> [PROBLEM STATEMENT]:
Output all lines exactly.
────────────────
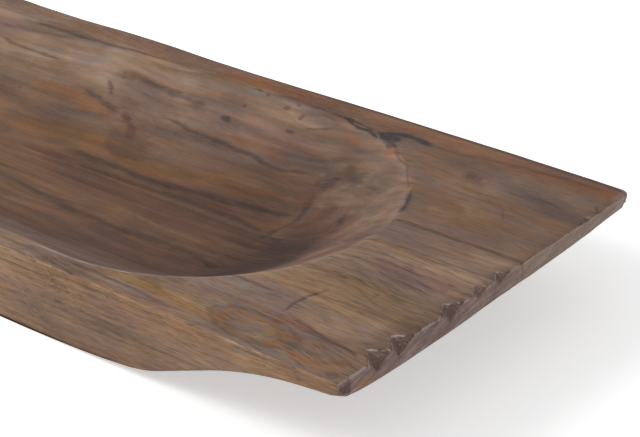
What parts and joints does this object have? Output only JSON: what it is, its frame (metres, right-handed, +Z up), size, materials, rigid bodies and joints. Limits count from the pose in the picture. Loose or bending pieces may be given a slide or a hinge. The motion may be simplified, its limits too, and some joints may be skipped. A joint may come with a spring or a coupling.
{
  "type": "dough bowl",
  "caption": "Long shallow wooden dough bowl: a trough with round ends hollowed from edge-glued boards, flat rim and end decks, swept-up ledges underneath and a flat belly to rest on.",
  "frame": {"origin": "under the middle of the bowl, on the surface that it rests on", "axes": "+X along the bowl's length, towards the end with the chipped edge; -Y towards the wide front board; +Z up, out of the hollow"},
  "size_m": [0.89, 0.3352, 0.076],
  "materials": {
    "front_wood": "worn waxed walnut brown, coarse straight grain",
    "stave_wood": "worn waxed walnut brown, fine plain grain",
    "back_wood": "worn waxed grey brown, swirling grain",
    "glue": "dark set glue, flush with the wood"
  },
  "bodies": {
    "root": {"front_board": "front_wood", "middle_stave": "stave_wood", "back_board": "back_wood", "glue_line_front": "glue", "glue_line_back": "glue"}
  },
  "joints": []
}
────────────────
> [THE OUTPUT]:
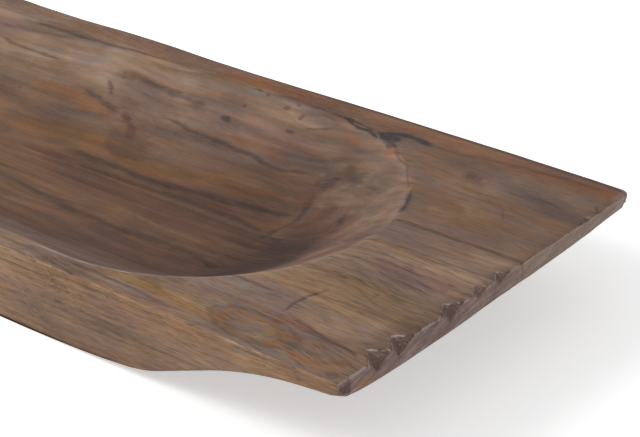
What parts and joints does this object have? Output only JSON: what it is, its frame (metres, right-handed, +Z up), size, materials, rigid bodies and joints. Limits count from the pose in the picture. Loose or bending pieces may be given a slide or a hinge. The motion may be simplified, its limits too, and some joints may be skipped. A joint may come with a spring or a coupling.
{
  "type": "dough bowl",
  "caption": "Long shallow wooden dough bowl: a trough with round ends hollowed from edge-glued boards, flat rim and end decks, swept-up ledges underneath and a flat belly to rest on.",
  "frame": {"origin": "under the middle of the bowl, on the surface that it rests on", "axes": "+X along the bowl's length, towards the end with the chipped edge; -Y towards the wide front board; +Z up, out of the hollow"},
  "size_m": [0.89, 0.3352, 0.076],
  "materials": {
    "front_wood": "worn waxed walnut brown, coarse straight grain",
    "stave_wood": "worn waxed walnut brown, fine plain grain",
    "back_wood": "worn waxed grey brown, swirling grain",
    "glue": "dark set glue, flush with the wood"
  },
  "bodies": {
    "root": {"front_board": "front_wood", "middle_stave": "stave_wood", "back_board": "back_wood", "glue_line_front": "glue", "glue_line_back": "glue"}
  },
  "joints": []
}